Store instruction can either add new variables or overwrite existing variables into our memory maps.

For example, given a store instruction as follows:

store i32, 0, i32* %a, align 4

This is storing the value of 0 into variable %a.

You should be familiar with retrieving these operands using getOperand(), but you can also use getValueOperand() and getPointerOperand() methods respectively. With the addition of pointers, we can also have:

store i32* %a, i32** %c, align 4

Now we’re storing the pointer at %a into variable %c, which is a pointer to a pointer. We can again use type information from getType() on each of these operands to determine whether pointer-aliasing may apply.

This clearly complicates our abstract domain analysis - if some further instruction updates the value of %a, we not only need to update the abstract value of %c, but also consider updating the abstract value of other pointers that point to %a. This also applies to changes made to %c which is what happens in the test03.c example.

int f() {
    int a = 1;
    int *c = &a;
    int *d = &a;
    *c = 0;
}

To resolve these cases, we can rely on the points-to graph constructed in PointerAnalysis.

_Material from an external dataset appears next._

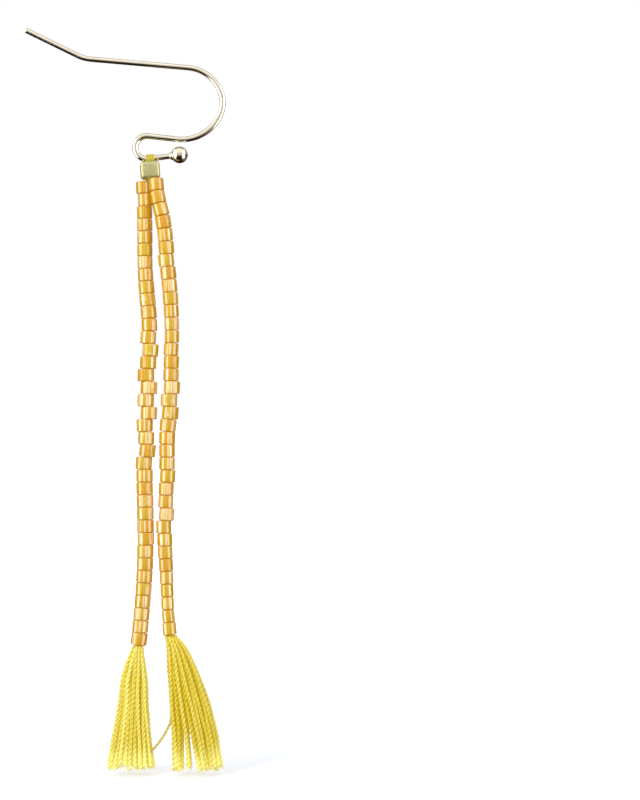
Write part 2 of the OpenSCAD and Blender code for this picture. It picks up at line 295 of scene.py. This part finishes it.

We’ll need to iterate through the provided PointerSet: if we come across some instance where there exists a may-alias (PA->isAlias() returns true), this essentially means there’s an edge that connects the pointer values between two variables. Once we know what connections exist, we will need to get each abstract value, join them all together via Domain::join(), then proceed to update the current assignment as well as all may-aliased assignments with this abstract value. This ensures that all pointer references are in-sync and will converge upon a precise abstract value in our analysis.

Submission

Once you are done with the lab, you can create a submission.zip file by using the following command:

lab7$ make submit
...
submission.zip created successfully.

Then upload the submission file to Gradescope.